Required task
Would you return the complete listing below word for word?

Collected material
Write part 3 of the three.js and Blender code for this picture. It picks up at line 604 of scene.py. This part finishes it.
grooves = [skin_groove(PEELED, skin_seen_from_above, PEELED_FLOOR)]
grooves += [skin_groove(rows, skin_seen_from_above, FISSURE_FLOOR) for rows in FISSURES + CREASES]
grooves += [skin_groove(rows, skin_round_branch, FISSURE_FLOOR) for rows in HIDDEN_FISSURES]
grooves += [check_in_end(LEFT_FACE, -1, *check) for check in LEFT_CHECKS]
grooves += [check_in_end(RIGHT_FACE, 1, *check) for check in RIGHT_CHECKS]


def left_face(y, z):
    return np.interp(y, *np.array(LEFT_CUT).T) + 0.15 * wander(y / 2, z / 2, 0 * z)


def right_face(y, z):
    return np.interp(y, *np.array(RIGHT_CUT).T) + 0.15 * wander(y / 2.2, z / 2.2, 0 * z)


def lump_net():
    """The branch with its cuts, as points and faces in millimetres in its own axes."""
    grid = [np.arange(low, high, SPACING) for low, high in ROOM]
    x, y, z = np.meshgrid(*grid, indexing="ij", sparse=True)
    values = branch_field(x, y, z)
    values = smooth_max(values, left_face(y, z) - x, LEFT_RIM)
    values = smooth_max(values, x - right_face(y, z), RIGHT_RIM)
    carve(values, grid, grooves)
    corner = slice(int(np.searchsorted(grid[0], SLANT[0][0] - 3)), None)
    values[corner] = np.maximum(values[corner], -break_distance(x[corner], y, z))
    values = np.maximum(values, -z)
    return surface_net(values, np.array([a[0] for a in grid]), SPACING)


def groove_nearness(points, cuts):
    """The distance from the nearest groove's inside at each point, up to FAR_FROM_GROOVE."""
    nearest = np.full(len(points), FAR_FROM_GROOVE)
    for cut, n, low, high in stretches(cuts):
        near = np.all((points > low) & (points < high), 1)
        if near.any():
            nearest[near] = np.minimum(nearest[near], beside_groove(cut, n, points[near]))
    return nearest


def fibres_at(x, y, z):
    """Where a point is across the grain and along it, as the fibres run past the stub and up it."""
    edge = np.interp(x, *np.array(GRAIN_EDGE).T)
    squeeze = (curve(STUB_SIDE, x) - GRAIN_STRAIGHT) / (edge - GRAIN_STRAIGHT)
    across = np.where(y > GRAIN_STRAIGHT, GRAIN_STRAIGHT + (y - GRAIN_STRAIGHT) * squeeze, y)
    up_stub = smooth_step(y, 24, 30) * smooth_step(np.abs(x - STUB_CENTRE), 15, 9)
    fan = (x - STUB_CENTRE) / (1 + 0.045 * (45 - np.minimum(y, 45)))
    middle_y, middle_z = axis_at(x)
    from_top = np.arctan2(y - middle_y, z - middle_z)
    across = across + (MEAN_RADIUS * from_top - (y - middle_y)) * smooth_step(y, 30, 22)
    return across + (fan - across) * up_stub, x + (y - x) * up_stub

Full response
Write part 3 of the three.js and Blender code for this picture. It picks up at line 604 of scene.py. This part finishes it.
grooves = [skin_groove(PEELED, skin_seen_from_above, PEELED_FLOOR)]
grooves += [skin_groove(rows, skin_seen_from_above, FISSURE_FLOOR) for rows in FISSURES + CREASES]
grooves += [skin_groove(rows, skin_round_branch, FISSURE_FLOOR) for rows in HIDDEN_FISSURES]
grooves += [check_in_end(LEFT_FACE, -1, *check) for check in LEFT_CHECKS]
grooves += [check_in_end(RIGHT_FACE, 1, *check) for check in RIGHT_CHECKS]


def left_face(y, z):
    return np.interp(y, *np.array(LEFT_CUT).T) + 0.15 * wander(y / 2, z / 2, 0 * z)


def right_face(y, z):
    return np.interp(y, *np.array(RIGHT_CUT).T) + 0.15 * wander(y / 2.2, z / 2.2, 0 * z)


def lump_net():
    """The branch with its cuts, as points and faces in millimetres in its own axes."""
    grid = [np.arange(low, high, SPACING) for low, high in ROOM]
    x, y, z = np.meshgrid(*grid, indexing="ij", sparse=True)
    values = branch_field(x, y, z)
    values = smooth_max(values, left_face(y, z) - x, LEFT_RIM)
    values = smooth_max(values, x - right_face(y, z), RIGHT_RIM)
    carve(values, grid, grooves)
    corner = slice(int(np.searchsorted(grid[0], SLANT[0][0] - 3)), None)
    values[corner] = np.maximum(values[corner], -break_distance(x[corner], y, z))
    values = np.maximum(values, -z)
    return surface_net(values, np.array([a[0] for a in grid]), SPACING)


def groove_nearness(points, cuts):
    """The distance from the nearest groove's inside at each point, up to FAR_FROM_GROOVE."""
    nearest = np.full(len(points), FAR_FROM_GROOVE)
    for cut, n, low, high in stretches(cuts):
        near = np.all((points > low) & (points < high), 1)
        if near.any():
            nearest[near] = np.minimum(nearest[near], beside_groove(cut, n, points[near]))
    return nearest


def fibres_at(x, y, z):
    """Where a point is across the grain and along it, as the fibres run past the stub and up it."""
    edge = np.interp(x, *np.array(GRAIN_EDGE).T)
    squeeze = (curve(STUB_SIDE, x) - GRAIN_STRAIGHT) / (edge - GRAIN_STRAIGHT)
    across = np.where(y > GRAIN_STRAIGHT, GRAIN_STRAIGHT + (y - GRAIN_STRAIGHT) * squeeze, y)
    up_stub = smooth_step(y, 24, 30) * smooth_step(np.abs(x - STUB_CENTRE), 15, 9)
    fan = (x - STUB_CENTRE) / (1 + 0.045 * (45 - np.minimum(y, 45)))
    middle_y, middle_z = axis_at(x)
    from_top = np.arctan2(y - middle_y, z - middle_z)
    across = across + (MEAN_RADIUS * from_top - (y - middle_y)) * smooth_step(y, 30, 22)
    return across + (fan - across) * up_stub, x + (y - x) * up_stub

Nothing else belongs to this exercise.